Napoléon III est né le 20 avril 1808 à Paris. Prénommé Charles Louis Napoléon, il est le troisième fils de Louis Bonaparte (troisième frère de Napoléon Ier) et d’Hortense de Beauharnais (fille du premier mariage de l’impératrice Joséphine avec le vicomte Alexandre de Beauharnais). Le mariage arrangé de ses parents n’étant pas très heureux, son père Louis, roi de Hollande de 1806 à 1810, vit le plus souvent séparé de sa femme et de leurs fils Napoléon-Charles (né en 1802, il meurt en 1807), Napoléon-Louis (né en 1804, il meurt en 1831) et Charles Louis Napoléon (que l’on appelle simplement Louis-Napoléon).

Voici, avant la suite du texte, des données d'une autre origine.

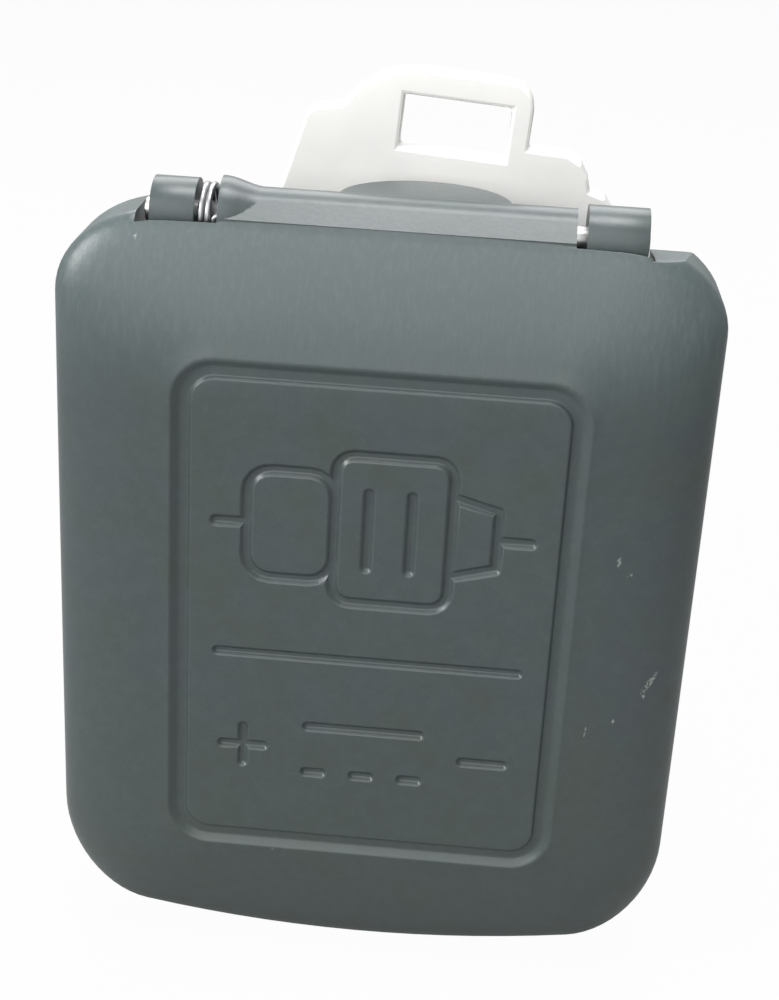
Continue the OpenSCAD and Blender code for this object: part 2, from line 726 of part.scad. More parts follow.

Après la chute de l’Empire en 1815, les Bonaparte doivent quitter la France. La reine Hortense choisit de vivre en Suisse, au château d’Arenenberg, de 1817 à 1826, puis en Italie à Rome. Elle élève son fils Louis-Napoléon dans la mémoire de l’Empire et dans le respect de la dynastie que Napoléon Ier a établie : qui sait, peut-être que les Bonaparte retrouveront le pouvoir en France ?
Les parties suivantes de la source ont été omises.